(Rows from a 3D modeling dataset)
-- START --
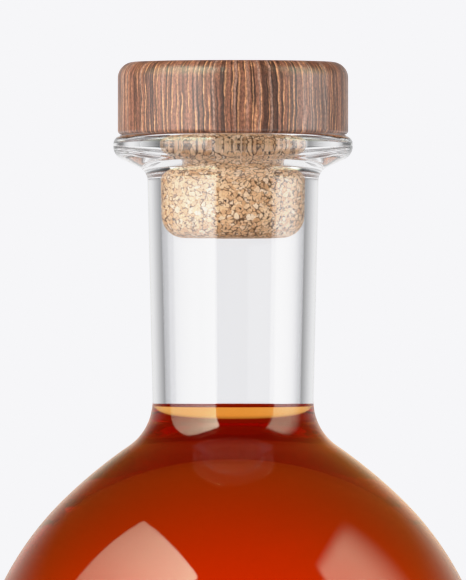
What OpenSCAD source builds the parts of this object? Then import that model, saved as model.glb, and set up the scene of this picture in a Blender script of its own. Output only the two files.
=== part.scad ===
// Aftershave bottle: a round glass flask with a long neck and a flanged lip,
// its filling, and a stopper made of a turned wooden head on a cork shank.
// Millimetres, +Z up, origin at the centre of the base.
// Every piece is turned about the Z axis, so each module revolves one outline.

/* [Flask] */
// Outside diameter at the widest ring
flask_d = 68.4; // [56:0.2:84]
// Height of the widest ring above the table
widest_z = 22.5; // [18:0.5:30]
// Radius of the arc that closes the belly above the widest ring
belly_r = 40.4; // [32:0.1:50]
// Radius of the flatter shoulder arc above the belly arc
shoulder_r = 64; // [51:0.1:80]
// Angle above the horizontal at which the belly arc turns into the shoulder arc
shoulder_from = 45.6; // [38:0.5:52]
// Radius of the hollow throat arc between shoulder and neck
throat_r = 7; // [4:0.1:10]
// Thickness of the glass wall
wall_t = 1.7; // [1.2:0.1:2.6]

/* [Base] */
// Outside diameter of the flat ring that the bottle stands on
foot_d = 36; // [30:0.2:44]
// Width of that flat ring
foot_w = 2.4; // [1.5:0.1:4]
// Outside radius of the heel between ring and belly
heel_r = 4; // [2.5:0.1:6]
// Height of the pushed-up middle of the base
punt_h = 2.5; // [1:0.1:4]
// Thickness of the glass in the base
base_t = 5.5; // [3:0.1:7]
// Inside radius between floor and belly
floor_r = 5; // [3:0.1:7]

/* [Neck] */
// Outside diameter of the neck at the throat
neck_d = 21; // [17.4:0.1:25.4]
// Length from the throat up to the top of the lip
neck_l = 34.6; // [29:0.1:42]
// Angle by which the neck, its bore and the cork widen upwards
neck_taper = 1.3; // [0.5:0.1:2]

/* [Lip] */
// Outside diameter of the lip
lip_d = 31.2; // [29:0.1:38]
// Radius of the lip's upper edge
lip_top_r = 1.2; // [0.6:0.1:1.4]
// Depth of the lip's rim, from its top to the centre of its lower edge
lip_rim_h = 1.5; // [1.4:0.1:2.6]
// Radius of the lip's lower edge
lip_under_r = 1.8; // [1:0.1:2.4]
// Slope of the lip's underside from the horizontal
lip_slope = 25; // [15:1:35]
// Radius of the fillet between the lip's underside and the neck
lip_fillet_r = 2; // [1:0.1:3]
// Radius of the mouth's inner edge
mouth_r = 0.5; // [0.2:0.1:1]

/* [Filling] */
// Distance of the liquid's level below the throat
fill_below_throat = 0.4; // [0:0.1:10]

/* [Stopper] */
// Diameter of the wooden head
head_d = 30; // [26:0.1:36]
// Height of the wooden head
head_h = 9.5; // [8:0.1:12]
// Radius of the head's upper edge
head_top_r = 2.1; // [1:0.1:3]
// Radius of the head's lower edge
head_under_r = 0.5; // [0.2:0.1:1]
// Rise of the head's top face from its edge to its middle
head_crown = 0.05; // [0:0.01:0.4]
// Length of cork that stands in the neck
cork_in_neck = 13.4; // [11:0.1:17]
// Radius of the cork's lower edge
cork_edge_r = 3; // [1:0.1:4]
// Depth of the socket that the cork is glued into
socket_h = 3.2; // [2:0.1:4.5]
// Chamfer around the cork's glued end
cork_chamfer = 0.4; // [0.2:0.1:0.8]

/* [Fits] */
// Gap between cork and bore
cork_gap = 0.05; // [0.02:0.01:0.1]
// Gap between the head's underside and the lip
seat_gap = 0.05; // [0.02:0.01:0.1]
// Gap between the liquid and the glass
fill_gap = 0.03; // [0.02:0.01:0.05]
// Gap around the cork in its socket
socket_gap = 0.03; // [0.02:0.01:0.06]
// Thickness of the glue film between cork and socket
glue_t = 0.15; // [0.1:0.05:0.3]

/* [Hidden] */

$fn = 96;
chord = 2.5;    // longest straight step along an arc
turn = 12;      // largest turn of one step, in degrees
dome_steps = 8; // steps along a pushed-up floor
eps = 0.01;     // overshoot of a cut past the face it starts from

// --- outline helpers -------------------------------------------------------

// Points of an arc about c from angle a0 to angle a1, in degrees
function arc(c, r, a0, a1) =
    let (sweep = abs(a1 - a0), n = ceil(max(2, sweep / turn, sweep * PI / 180 * r / chord)))
    [for (i = [0:n]) let (a = a0 + (a1 - a0) * i / n) c + r * [cos(a), sin(a)]];

// Unit vector at an angle
function along(a) = [cos(a), sin(a)];

// Point whose distances along the two directions n1 and n2 are d1 and d2
function meet(n1, d1, n2, d2) =
    let (det = n1[0] * n2[1] - n1[1] * n2[0])
    [d1 * n2[1] - d2 * n1[1], n1[0] * d2 - n2[0] * d1] / det;

// Pushed-up middle: a raised cosine from radius r at height z up to the axis
function dome(z, r, rise) =
    [for (i = [0:dome_steps]) let (s = i / dome_steps) [r * (1 - s), z + rise * (1 - cos(180 * s)) / 2]];

function reversed(points) = [for (i = [len(points) - 1:-1:0]) points[i]];

// --- flask outline, from the widest ring upwards ---------------------------

flask_r = flask_d / 2;
belly_c = [flask_r - belly_r, widest_z];
shoulder_c = belly_c - (shoulder_r - belly_r) * along(shoulder_from);
throat_cr = neck_d / 2 + throat_r;
throat_z = shoulder_c[1] + sqrt(pow(shoulder_r + throat_r, 2) - pow(throat_cr - shoulder_c[0], 2));
throat_c = [throat_cr, throat_z];
shoulder_to = atan2(throat_z - shoulder_c[1], throat_cr - shoulder_c[0]);

// Belly, shoulder and throat of the outside pushed in by t; t = 0 is the outside itself
function upper_outline(t) = concat(
    arc(belly_c, belly_r - t, 0, shoulder_from),
    arc(shoulder_c, shoulder_r - t, shoulder_from, shoulder_to),
    arc(throat_c, throat_r + t, 180 + shoulder_to, 180 - neck_taper));

// --- foot and floor --------------------------------------------------------

foot_r = foot_d / 2;
skirt_in = flask_r - foot_r;
// Lower belly arc: upright at the widest ring and tangent to the heel
skirt_r = (pow(skirt_in, 2) + pow(widest_z - heel_r, 2) - pow(heel_r, 2)) / (2 * (skirt_in - heel_r));
skirt_c = [flask_r - skirt_r, widest_z];
heel_c = [foot_r, heel_r];
heel_to = atan2(heel_c[1] - skirt_c[1], heel_c[0] - skirt_c[0]);

function floor_c(t) =
    let (z = base_t + t - wall_t + floor_r, reach = skirt_r - t - floor_r)
    [skirt_c[0] + sqrt(pow(reach, 2) - pow(widest_z - z, 2)), z];

// Floor, corner and lower belly of the inside, at a distance t from the outside
function lower_inside(t) =
    let (c = floor_c(t), to = atan2(c[1] - skirt_c[1], c[0] - skirt_c[0]))
    concat(
        reversed(dome(c[1] - floor_r, c[0], punt_h)),
        arc(c, floor_r, -90, to),
        arc(skirt_c, skirt_r - t, to, 0));

// --- neck, bore and lip ----------------------------------------------------

lip_z = throat_z + neck_l;
lip_r = lip_d / 2;
bore_r0 = throat_cr - (throat_r + wall_t) / cos(neck_taper);
function bore_r(z) = bore_r0 + (z - throat_z) * tan(neck_taper);

lip_top_c = [lip_r - lip_top_r, lip_z - lip_top_r];
lip_under_c = [lip_r - lip_under_r, lip_z - lip_rim_h];
under_n = along(lip_slope - 90); // outward normal of the lip's underside
neck_n = along(-neck_taper);     // outward normal of the neck
neck_foot = throat_c + throat_r * along(180 - neck_taper);
fillet_c = meet(
    under_n, lip_under_c * under_n + lip_under_r + lip_fillet_r,
    neck_n, neck_foot * neck_n + lip_fillet_r);
mouth_cz = lip_z - mouth_r;
mouth_c = [bore_r(mouth_cz) + mouth_r / cos(neck_taper), mouth_cz];

// --- stopper ---------------------------------------------------------------

head_z = lip_z + seat_gap;
head_r = head_d / 2;
cork_z = lip_z - cork_in_neck;
function cork_r(z) = bore_r(z) - cork_gap / cos(neck_taper);
cork_end_r = cork_r(lip_z);
socket_z = head_z + socket_h;
glue_z = socket_z - glue_t;
fill_z = throat_z - fill_below_throat;

// --- pieces ----------------------------------------------------------------

// Blown flask with a thick, pushed-up base and a flanged lip
module glass_bottle() {
    color([0.85, 0.9, 0.92, 0.45])
        rotate_extrude()
            polygon(concat(
                reversed(dome(0, foot_r - foot_w, punt_h)),
                arc(heel_c, heel_r, -90, heel_to),
                arc(skirt_c, skirt_r, heel_to, 0),
                upper_outline(0),
                arc(fillet_c, lip_fillet_r, 180 - neck_taper, 90 + lip_slope),
                arc(lip_under_c, lip_under_r, lip_slope - 90, 0),
                arc(lip_top_c, lip_top_r, 0, 90),
                arc(mouth_c, mouth_r, 90, 180 - neck_taper),
                reversed(upper_outline(wall_t)),
                reversed(lower_inside(wall_t))));
}

// The filling, up to its level at the foot of the neck
module aftershave_liquid() {
    t = wall_t + fill_gap;
    color([0.72, 0.18, 0.02, 0.9])
        rotate_extrude()
            intersection() {
                polygon(concat(lower_inside(t), upper_outline(t), [[0, throat_z + throat_r]]));
                square([flask_r, fill_z]);
            }
}

// Turned head, bored out from below for the cork
module wood_cap() {
    top_r = head_r - head_top_r;
    top_z = head_z + head_h - head_crown;
    socket_r = cork_end_r + socket_gap;
    color("rosybrown")
        difference() {
            rotate_extrude()
                polygon(concat(
                    [[0, head_z]],
                    arc([head_r - head_under_r, head_z + head_under_r], head_under_r, -90, 0),
                    arc([top_r, top_z - head_top_r], head_top_r, 0, 90),
                    dome(top_z, top_r, head_crown)));
            translate([0, 0, head_z - eps])
                cylinder(r = socket_r, h = socket_h + eps);
        }
}

// Moulded cork: follows the bore up to the lip, then runs straight into the socket
module cork_shank() {
    edge_z = cork_z + cork_edge_r;
    edge_c = [cork_r(edge_z) - cork_edge_r / cos(neck_taper), edge_z];
    color("burlywood")
        rotate_extrude()
            polygon(concat(
                [[0, cork_z]],
                arc(edge_c, cork_edge_r, -90, -neck_taper),
                [[cork_end_r, lip_z],
                 [cork_end_r, glue_z - cork_chamfer],
                 [cork_end_r - cork_chamfer, glue_z],
                 [0, glue_z]]));
}

// Film of glue on the cork's end
module glue_film() {
    color("lightyellow")
        translate([0, 0, glue_z])
            cylinder(r = cork_end_r - cork_chamfer, h = glue_t);
}

glass_bottle();
aftershave_liquid();
wood_cap();
cork_shank();
glue_film();
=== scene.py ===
"""Aftershave bottle: a clear glass flask with an amber filling and a wood and cork stopper.

The pieces follow each other as the bottle is put together: flask, filling, cork, glue,
wooden head. The table, the studio light and the camera come last. +Z is up. Sizes are in
millimetres here, and become metres where they go into a mesh or a material.
"""

import bpy
import numpy as np
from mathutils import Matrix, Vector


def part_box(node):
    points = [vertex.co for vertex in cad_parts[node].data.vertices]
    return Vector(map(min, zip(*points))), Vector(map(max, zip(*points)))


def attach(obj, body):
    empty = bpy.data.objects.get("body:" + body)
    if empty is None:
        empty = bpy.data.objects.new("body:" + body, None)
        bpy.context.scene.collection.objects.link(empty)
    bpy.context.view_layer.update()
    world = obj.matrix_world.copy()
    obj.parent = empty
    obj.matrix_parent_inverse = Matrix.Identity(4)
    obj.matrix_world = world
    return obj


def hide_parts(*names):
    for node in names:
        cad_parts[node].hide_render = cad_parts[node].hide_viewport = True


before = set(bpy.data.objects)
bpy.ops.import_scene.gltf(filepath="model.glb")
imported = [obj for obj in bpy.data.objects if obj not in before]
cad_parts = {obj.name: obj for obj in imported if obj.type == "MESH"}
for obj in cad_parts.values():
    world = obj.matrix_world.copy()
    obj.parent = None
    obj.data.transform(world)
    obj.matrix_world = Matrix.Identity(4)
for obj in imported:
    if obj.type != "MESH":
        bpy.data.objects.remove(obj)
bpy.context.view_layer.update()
MM = 0.001

# --- Glass flask ------------------------------------------------------------
# One blown piece of clear flint glass: round body on a pushed-up base, hollow throat,
# long neck and flanged lip. It was blown in a mould and the lip was fire-polished.

flask_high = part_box("glass_bottle")[1]
FLASK_R = flask_high.x / MM      # widest radius
LIP_Z = flask_high.z / MM        # top of the lip
WIDEST_Z = 22.5                  # height of the widest ring
BELLY_R, SHOULDER_R = 40.4, 64.0
SHOULDER_FROM = 45.6             # degrees above level where belly turns into shoulder
THROAT_R, NECK_R = 7.0, 10.5
NECK_TAPER = 1.3                 # degrees by which the neck widens upwards
WALL = 1.7
FOOT_R, FOOT_W, HEEL_R = 18.0, 2.4, 4.0
PUNT_H, BASE_T, FLOOR_R = 2.5, 5.5, 5.0
LIP_R, LIP_TOP_R, LIP_RIM_H, LIP_UNDER_R = 15.6, 1.2, 1.5, 1.8
LIP_SLOPE, LIP_FILLET_R, MOUTH_R = 25.0, 2.0, 0.5
GLASS_STEPS = 192                # steps round the flask and its filling
SAME_POINT = 0.0001              # points of an outline that are nearer than this are one
FILL_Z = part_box("aftershave_liquid")[1].z / MM
FILL_CLEAR = 0.05                # no ring of the inner wall is nearer to the liquid's edge
GLASS_IOR, LIQUID_IOR = 1.5, 1.36
GLASS_TINT = "fcfcfe"
# colour of the painted sheen at the edge of the glass around the filling
AMBER_PAINTED_SHEEN = "f0a850"


def along(degrees):
    """Unit vector at an angle in the (radius, height) plane."""
    a = np.radians(degrees)
    return np.array([np.cos(a), np.sin(a)])


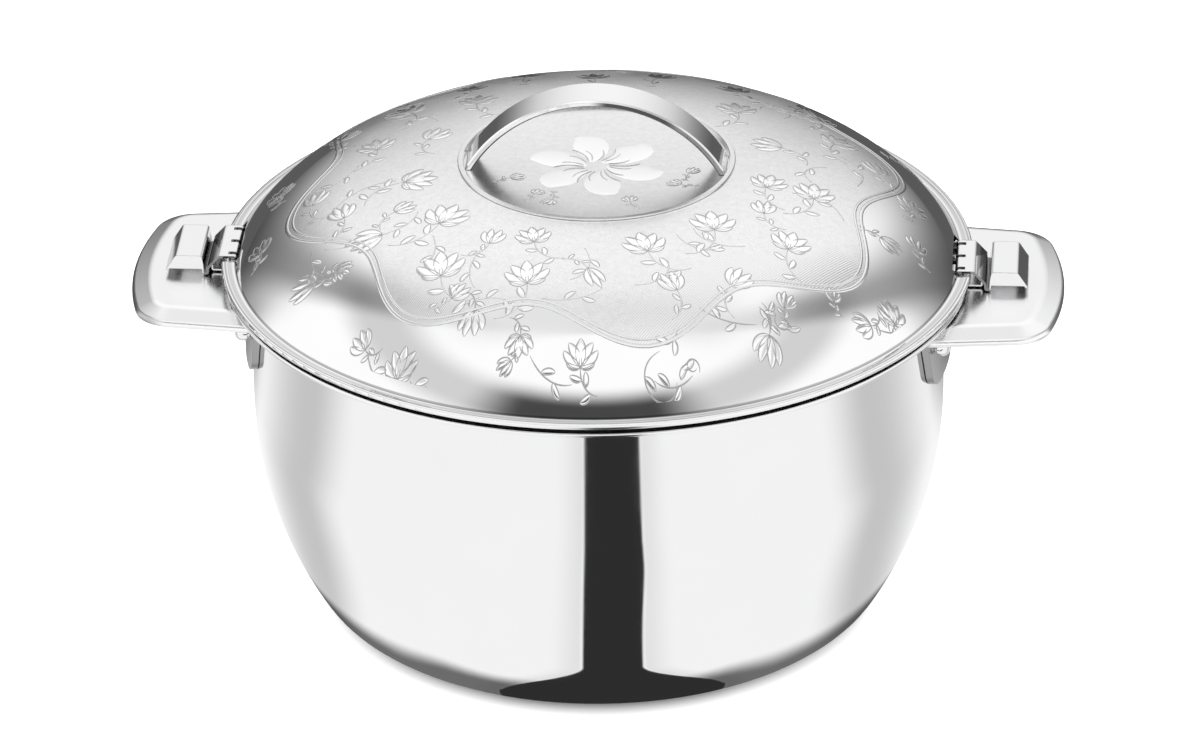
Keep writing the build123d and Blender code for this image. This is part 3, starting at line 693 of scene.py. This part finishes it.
-- END --
== GIVEN INSTRUCTION ==
Copy out exactly the lines from the one containing "the cork's end" to the one containing "bpy.data.objects.remove(obj)", both ends inclusive.

== COMPLETE OUTPUT ==
// Film of glue on the cork's end
module glue_film() {
    color("lightyellow")
        translate([0, 0, glue_z])
            cylinder(r = cork_end_r - cork_chamfer, h = glue_t);
}

glass_bottle();
aftershave_liquid();
wood_cap();
cork_shank();
glue_film();
=== scene.py ===
"""Aftershave bottle: a clear glass flask with an amber filling and a wood and cork stopper.

The pieces follow each other as the bottle is put together: flask, filling, cork, glue,
wooden head. The table, the studio light and the camera come last. +Z is up. Sizes are in
millimetres here, and become metres where they go into a mesh or a material.
"""

import bpy
import numpy as np
from mathutils import Matrix, Vector


def part_box(node):
    points = [vertex.co for vertex in cad_parts[node].data.vertices]
    return Vector(map(min, zip(*points))), Vector(map(max, zip(*points)))


def attach(obj, body):
    empty = bpy.data.objects.get("body:" + body)
    if empty is None:
        empty = bpy.data.objects.new("body:" + body, None)
        bpy.context.scene.collection.objects.link(empty)
    bpy.context.view_layer.update()
    world = obj.matrix_world.copy()
    obj.parent = empty
    obj.matrix_parent_inverse = Matrix.Identity(4)
    obj.matrix_world = world
    return obj


def hide_parts(*names):
    for node in names:
        cad_parts[node].hide_render = cad_parts[node].hide_viewport = True


before = set(bpy.data.objects)
bpy.ops.import_scene.gltf(filepath="model.glb")
imported = [obj for obj in bpy.data.objects if obj not in before]
cad_parts = {obj.name: obj for obj in imported if obj.type == "MESH"}
for obj in cad_parts.values():
    world = obj.matrix_world.copy()
    obj.parent = None
    obj.data.transform(world)
    obj.matrix_world = Matrix.Identity(4)
for obj in imported:
    if obj.type != "MESH":
        bpy.data.objects.remove(obj)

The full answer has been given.